Macy’s Inc.’s New York real estate is probably worth more than the entire company at present. The share popped back above the trend mean this week and was down 90% from its 2015 peak before the rebound.
This report from William Blair may be of interest. Here is a section:
One of the stranger things to have happened during this crisis is that U.S. households in aggregate will be emerging from this crisis in better shape than they entered it. We can see this across a number of different gauges of the consumer balance sheet. For example, chart 2 shows that households’ debt as a percentage of disposable personal income fell to its lowest level in a quarter of a century in the second quarter.

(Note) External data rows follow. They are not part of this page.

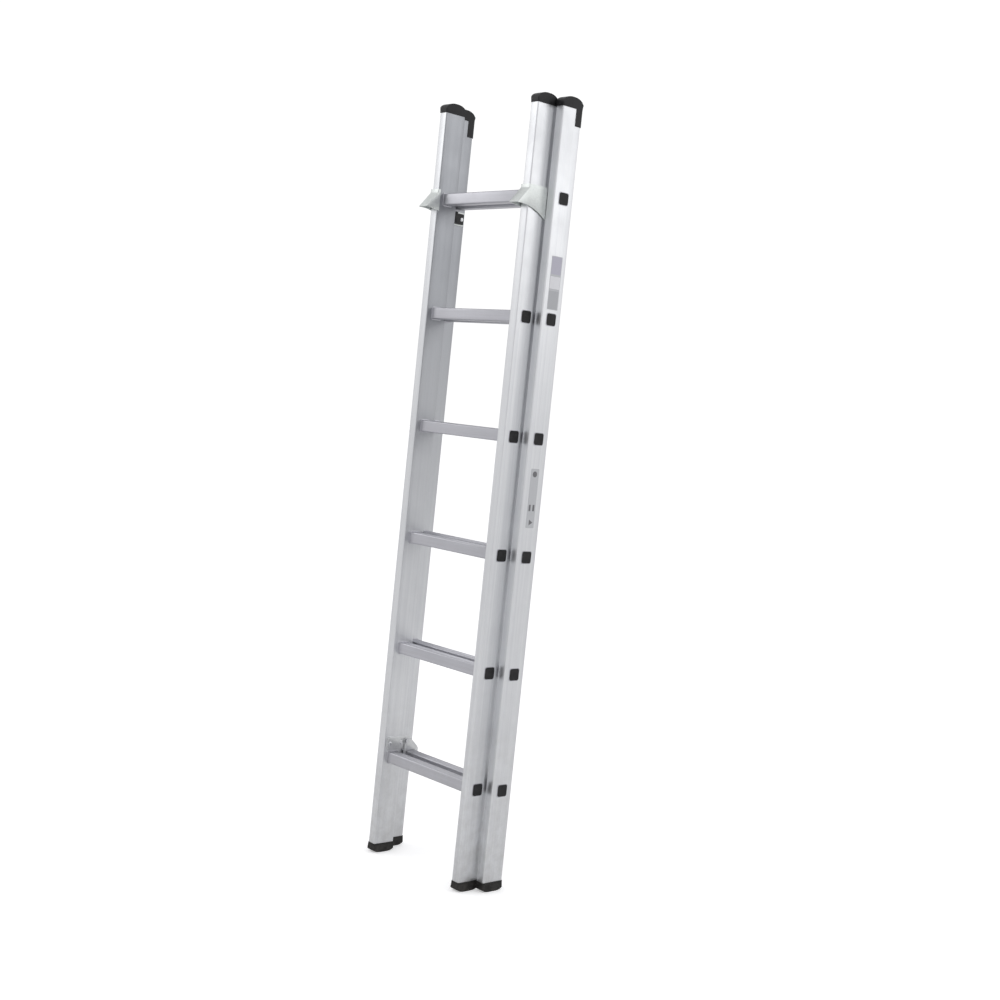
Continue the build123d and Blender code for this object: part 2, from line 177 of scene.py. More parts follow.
def pick(piece, kind, test):
    """Goes into edit mode with only the faces, edges or corners that pass the test selected."""
    choose(piece)
    bpy.ops.object.mode_set(mode="EDIT")
    bpy.ops.mesh.select_mode(type=kind)
    bpy.ops.mesh.select_all(action="DESELECT")
    bpy.ops.object.mode_set(mode="OBJECT")
    corners = piece.data.vertices
    if kind == "FACE":
        for face in piece.data.polygons:
            face.select = test(face.center, face.normal)
    elif kind == "EDGE":
        for edge in piece.data.edges:
            edge.select = test(corners[edge.vertices[0]].co, corners[edge.vertices[1]].co)
    else:
        for corner in corners:
            corner.select = test(corner.co)
    bpy.ops.object.mode_set(mode="EDIT")


def pick_all(piece, kind="FACE"):
    pick(piece, kind, lambda *anything: True)


def leave():
    bpy.ops.object.mode_set(mode="OBJECT")


def slice_at(piece, point, normal, drop=False):
    """Cuts new edges where a plane crosses; drop removes what lies on the normal's side."""
    pick_all(piece)
    bpy.ops.mesh.bisect(plane_co=point, plane_no=normal, clear_outer=drop)
    leave()


def push(move):
    bpy.ops.mesh.extrude_region_move(TRANSFORM_OT_translate={"value": move})


def swell(distance):
    """Extrudes the selected faces outwards along their own normals, or inwards if negative."""
    bpy.ops.mesh.extrude_region_shrink_fatten(
        TRANSFORM_OT_shrink_fatten={"value": distance, "use_even_offset": True})


def near(a, b, slack=0.05 * MM):
    return abs(a - b) < slack


def along(axis, a, b):
    """True where the edge from a to b runs along that axis only."""
    return all(near(a[i], b[i]) for i in range(3) if i != axis) and not near(a[axis], b[axis])


def round_edges(piece, test, radius, segments=3, profile=0.5):
    pick(piece, "EDGE", test)
    bpy.ops.mesh.bevel(offset=radius, segments=segments, affect="EDGES", profile=profile)
    leave()


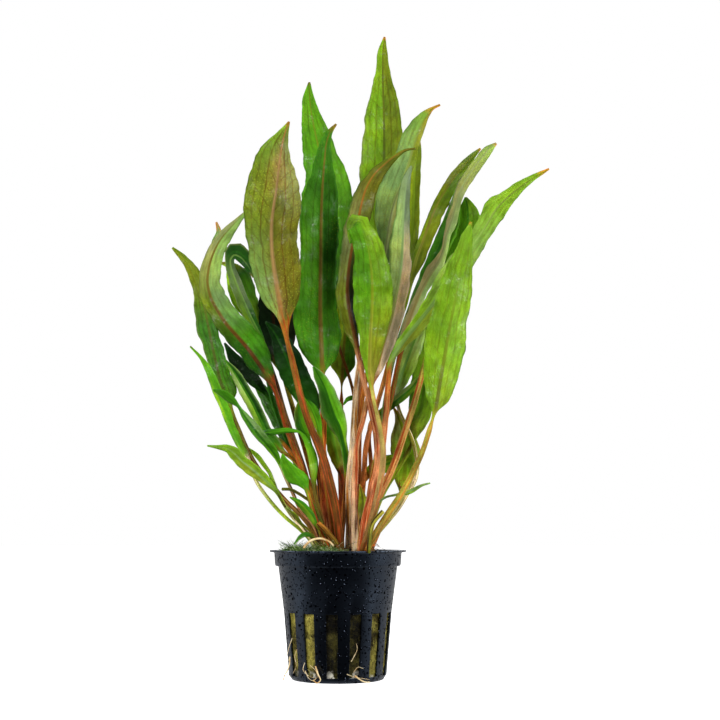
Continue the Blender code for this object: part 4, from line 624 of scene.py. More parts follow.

Meanwhile, newly released data from the New York Fed shows only a small uptick in debt accumulation in the third quarter.
A study by the New York Fed, which looked at what consumers did with their CARES Act stimulus checks, showed that 36% of the funds was used to pay down debt, 36% was saved, 18% was used to purchase essential goods, and less than 8% was used to purchase nonessential goods. The Fed study also showed that of the expanded unemployment insurance funds received 50% was used to pay down debt, 23% was saved, 24% was spent on essential items, and only 4% was used on nonessential items.
There is a great deal of pent up demand and we may be close to the end of the retail apocalypse. The survivors have an opportunity to capture market share as the global economy moves towards reflation. Some businesses will inevitably still fail but the remainders will come out stronger.